To feedback that computing power to Tableau, the team connected the environments through Azure Synapse. This enabled the PSV performance trainers to analyze tens of millions of rows of data in the platform that they were already familiar with.
"Working with this pitch control model is pretty unique for Dutch soccer," Ruud says. "It's something that we're looking to leverage in our training, but we also see possibilities to add even more value. For example, we tried to link pitch control to certain events to understand how a pass influences pitch control."
Ready for more after a running start
Reflecting on this collaboration, the ASML-PSV team is proud.

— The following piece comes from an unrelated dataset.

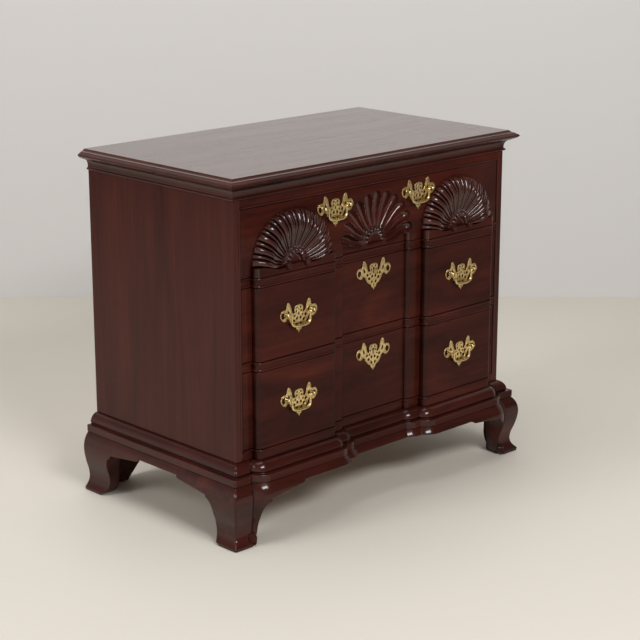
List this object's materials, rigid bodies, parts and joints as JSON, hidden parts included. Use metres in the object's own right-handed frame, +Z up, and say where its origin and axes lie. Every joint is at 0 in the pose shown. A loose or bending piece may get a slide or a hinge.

Rob commends the agility and speed of the cross-organizational project. "We pushed ourselves and PSV to really commit to something unique – and to make fast progress on it. The team on our end was also really excited to work with PSV, many colleagues are also fans. That meant high energy all around!"
PSV was impressed by the speedy progress, as Ruud confirms. "The whole project and all deliverables took just three months. To get these results in such a short time contributes to our dream for the future of PSV."
The team is ready for more and wants to industrialize what's already there, so that PSV's performance trainers will receive automated reports after each match. The team is also actively investigating new use cases that match PSV's ambitions.
Diederick is also looking ahead with high hopes: "At ASML, we know that the field of data science is evolving rapidly. The potential is pretty much endless and we'll have to make smart choices for the best results and highest impact. If you ask me, we're just getting started."